The limbic system is the part of the brain that controls memory and emotion. Researchers believe that when the limbic system is stimulated, it can affect the nervous, endocrine and immune systems. Inhalation of essential oils also can impact the respiratory system directly. For instance, some oils from the eucalyptus plant can help clear the sinuses and respiratory tract and, thereby, help fight respiratory . When applied to the skin, essential oils are absorbed into the body. Some oils have physical effects, such as relieving swelling or fighting fungal infections. Others are used primarily for their emotional value, to promote relaxation or generate a positive or soothing feeling. Inhaling Essential Oils The simplest way to inhale an essential oil is to sniff the undiluted oil itself. (You should not get the liquid into your nose; rather, sniff the air above the oil, as you might when checking the scent of a perfume.)

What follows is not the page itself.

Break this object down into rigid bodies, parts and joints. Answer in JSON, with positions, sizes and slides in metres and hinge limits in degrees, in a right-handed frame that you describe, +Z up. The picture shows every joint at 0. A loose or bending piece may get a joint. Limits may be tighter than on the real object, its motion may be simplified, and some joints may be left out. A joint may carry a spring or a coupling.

There are many other ways to inhale essential oils, including the following: Sniff a mixture that contains oil, such as a perfume, lotion or bubble bath. Spray the oil into the air. For instance, add a few drops of oil to a spray bottle of water, then use the spray as an air freshener. Disperse the oil with a diffuser, which heats water, typically using a light bulb, a candle or a stove burner. When you add a few drops of essential oil to the water, the heat causes molecules of the oil to enter the air, scenting it. Add a drop of oil to your pillowcase so youll smell the oil as you sleep. Burn a candle scented with an essential oil. Applying Oils to Your Skin To apply essential oil to your skin, always dilute the essential oil first, such as in a carrier oil. Use a pure, unperfumed vegetable oil, such as soybean oil or almond oil, as your carrier oil. (Chemicals in synthetic oils may interfere with the properties of your essential oil and with your bodys absorption of the oil.)

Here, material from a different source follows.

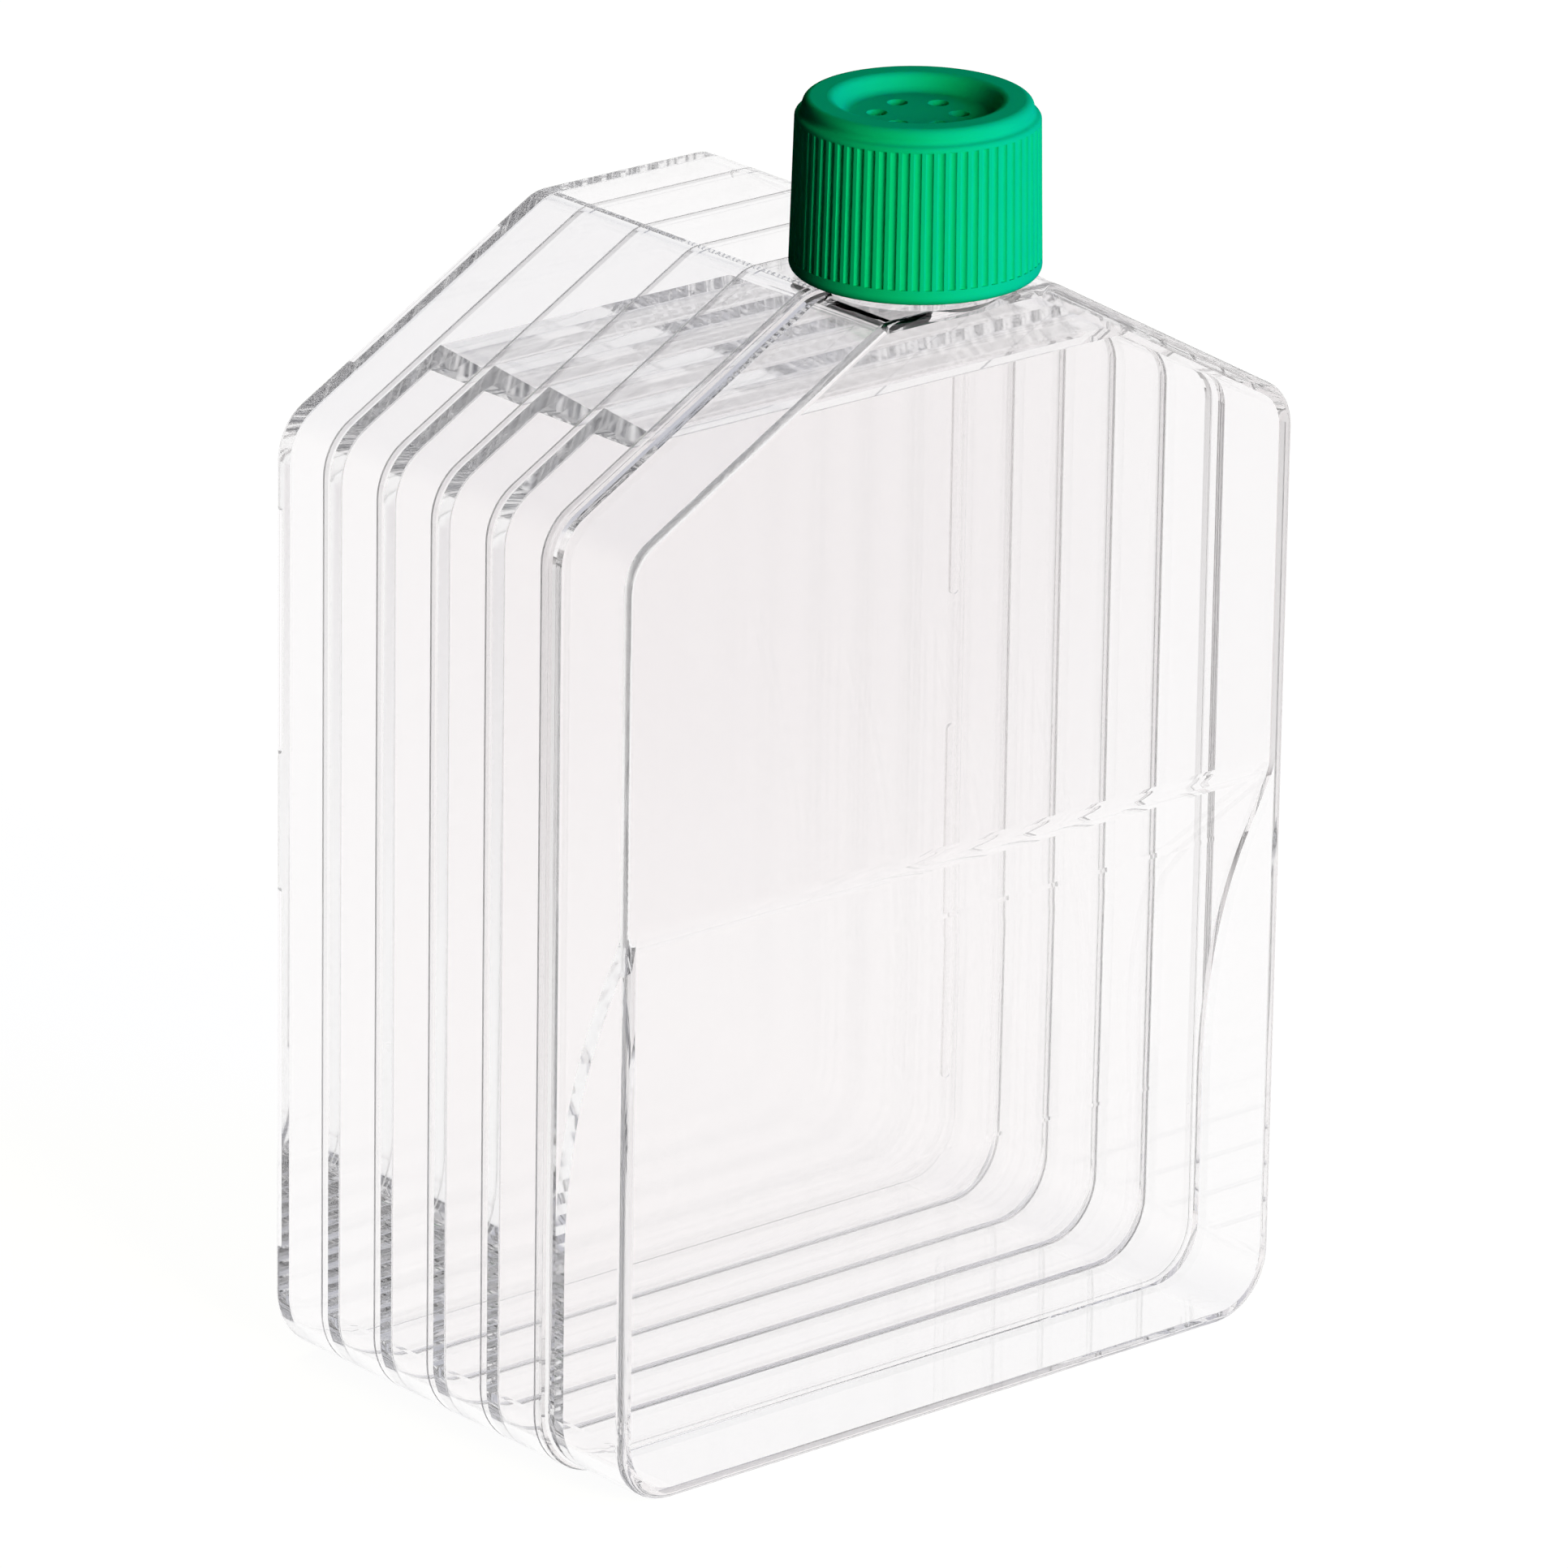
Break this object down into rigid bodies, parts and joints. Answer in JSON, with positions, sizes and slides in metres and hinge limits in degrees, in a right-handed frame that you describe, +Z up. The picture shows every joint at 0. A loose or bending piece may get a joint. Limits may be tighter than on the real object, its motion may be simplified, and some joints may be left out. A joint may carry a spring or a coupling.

The scented carrier oil then can be massaged into the skin. You also can apply essential oils to your skin using these methods: Mix the oil with warm water, soak a cloth in the water, then apply the cloth as a compress. Add oil to a warm bath and soak for at least 15 minutes. Add oil to an unperfumed, vegetable-based lotion or cream to rub into your skin. (As with carrier oils, do not use a synthetic product or a product that already is perfumed.) Diluting Essential Oils For oils, lotions or creams applied directly to the skin, adults generally should use essential oils diluted to two to three parts per hundred.

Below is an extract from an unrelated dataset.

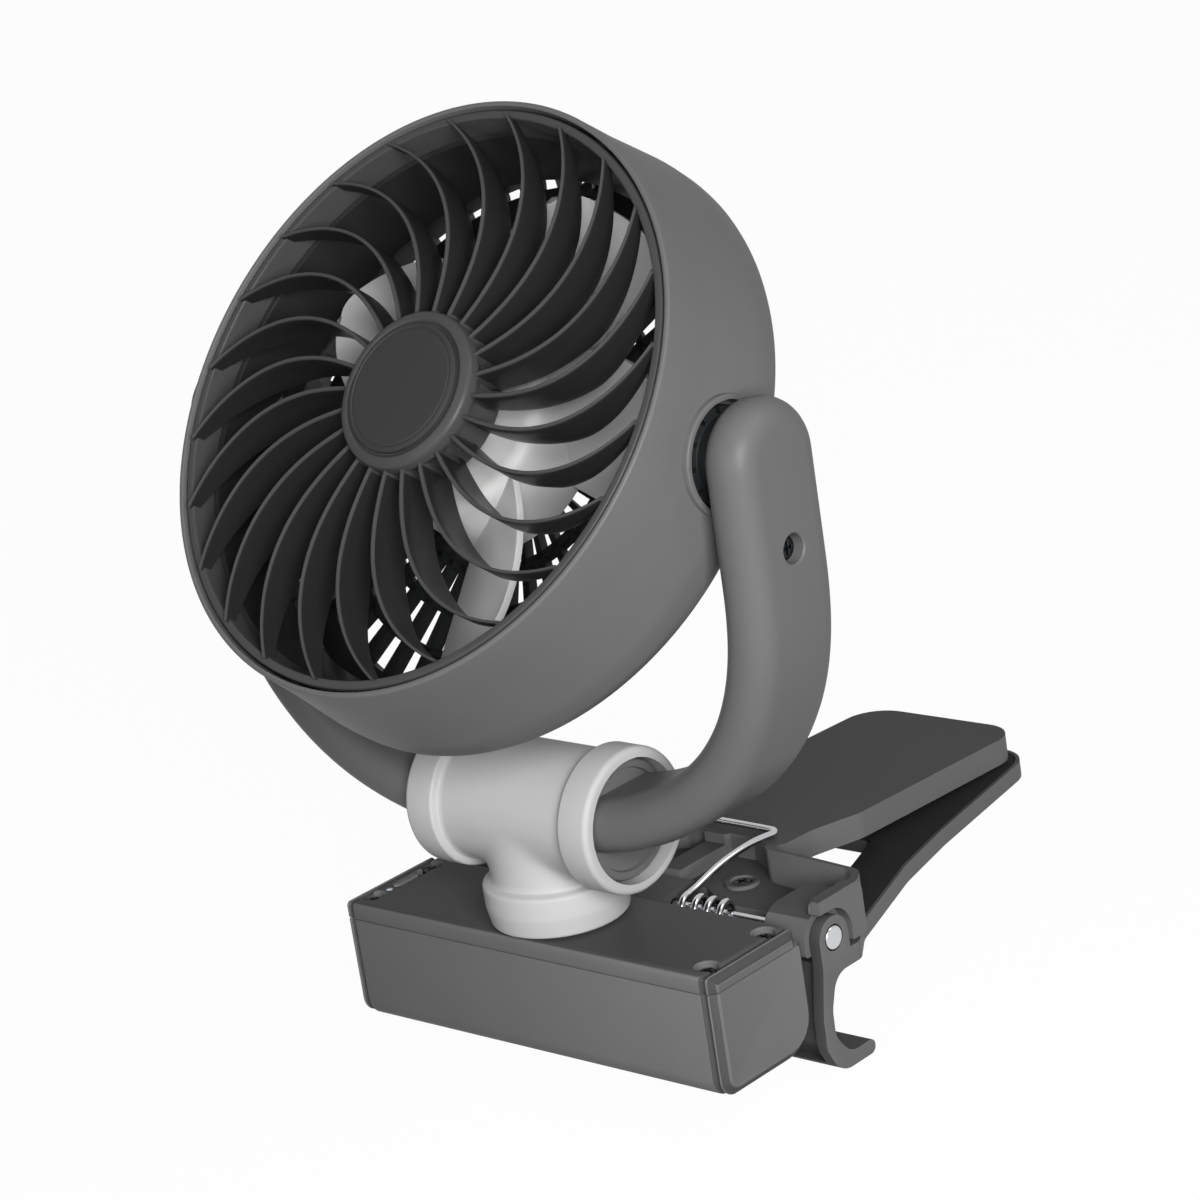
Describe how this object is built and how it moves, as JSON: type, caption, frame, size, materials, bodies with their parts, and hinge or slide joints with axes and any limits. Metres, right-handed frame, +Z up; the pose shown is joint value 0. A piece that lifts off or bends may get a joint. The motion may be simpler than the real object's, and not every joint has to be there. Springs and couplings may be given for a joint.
{
  "type": "clip fan",
  "caption": "Battery clip fan: a tilting round head on a yoke, a swivelling tee on an oblong power box, and a sprung flat-jawed clip behind it.",
  "frame": {"origin": "middle of the power box's flat underside", "axes": "+X along the box to the fan's right as seen from the front, -Y the way the fan faces, +Y towards the clip, +Z up"},
  "size_m": [0.1628, 0.1998, 0.2141],
  "materials": {
    "charcoal_plastic": "fine satin moulded ABS, charcoal",
    "black_plastic": "satin moulded ABS, near black",
    "rubber_pad": "matt soft pad",
    "white_plastic": "matt off-white moulding",
    "pale_plastic": "satin pale grey moulding",
    "bright_wire": "bright nickel-plated spring wire and rod",
    "steel": "zinc-plated steel",
    "circuit_board": "glass-fibre board with green resist",
    "cell_sleeve": null,
    "lens": "clear light pipe"
  },
  "bodies": {
    "base": {"box_shell": "charcoal_plastic", "box_lid": "charcoal_plastic", "lid_screw_1": "steel", "lid_screw_2": "steel", "lid_screw_3": "steel", "lid_screw_4": "steel", "battery_cell": "cell_sleeve", "circuit_board": "circuit_board", "power_switch": "black_plastic", "status_lens": "lens", "charge_socket": "steel", "swivel_post": "black_plastic", "lid_nut": "black_plastic", "tee_nut": "black_plastic", "upper_jaw": "charcoal_plastic", "upper_pad": "rubber_pad", "jaw_saddle": "charcoal_plastic", "jaw_screw_right": "steel", "jaw_screw_left": "steel", "saddle_screw_right": "steel", "saddle_screw_left": "steel", "pivot_rod": "bright_wire", "torsion_spring": "bright_wire"},
    "button": {"power_button": "charcoal_plastic"},
    "clip_jaw": {"lower_jaw": "charcoal_plastic", "lower_pad": "rubber_pad"},
    "tee": {"tee_fitting": "white_plastic"},
    "yoke": {"yoke_barrel": "black_plastic", "yoke_arm_right": "charcoal_plastic", "yoke_arm_left": "charcoal_plastic", "arm_screw_right": "steel", "arm_screw_left": "steel", "pivot_pin_right": "steel", "pivot_pin_left": "steel", "pivot_washer_right": "black_plastic", "pivot_washer_left": "black_plastic"},
    "head": {"head_shell": "charcoal_plastic", "front_grille": "black_plastic", "hub_cap": "charcoal_plastic", "rear_grille": "black_plastic", "grille_screw_1": "steel", "grille_screw_2": "steel", "grille_screw_3": "steel", "motor_can": "steel"},
    "rotor": {"impeller": "pale_plastic", "motor_shaft": "steel"}
  },
  "joints": [
    {"name": "tee_swivel", "type": "hinge", "parent": "base", "child": "tee", "pos_m": [0, 0, 0.0542], "axis": [0, 0, 1], "range_deg": [-150, 150]},
    {"name": "yoke_roll", "type": "hinge", "parent": "tee", "child": "yoke", "pos_m": [0, 0, 0.0542], "axis": [-1, 0, 0], "range_deg": [-30, 30]},
    {"name": "head_tilt", "type": "hinge", "parent": "yoke", "child": "head", "pos_m": [0, 0, 0.1382], "axis": [-1, 0, 0], "range_deg": [-26, 50]},
    {"name": "impeller_spin", "type": "hinge", "parent": "head", "child": "rotor", "pos_m": [0, 0, 0.1382], "axis": [0, -0.7923, 0.6101], "continuous": true},
    {"name": "clip_open", "type": "hinge", "parent": "base", "child": "clip_jaw", "pos_m": [0, 0.0268, 0.0208], "axis": [-1, 0, 0], "range_deg": [0, 10], "stiffness_Nm_per_rad": 1.2, "springref_deg": -20.05, "deforming": ["torsion_spring"]},
    {"name": "power_button_press", "type": "slide", "parent": "base", "child": "button", "axis": [0, 0, -1], "range_m": [0, 0.0005], "stiffness_N_per_m": 300}
  ]
}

For instance, for one cup (48 teaspoons) of carrier oil, add about one teaspoon of essential oil. Children and anyone with sensitive skin should use a dilution half as strong about one to one-and-a-half parts per hundred (or one-half teaspoon of essential oil per cup of carrier oil). For baths and diffusers, try adding about six drops of oil to the water. For air-freshening water sprays, try three drops. Remember, the concentration of essential oils may vary, depending on the brand you choose. Start slowly, gradually adding just enough oil to achieve the level of aroma you desire. Essential oils usually are sold in small bottles with droppers so that you can add oil drop by drop.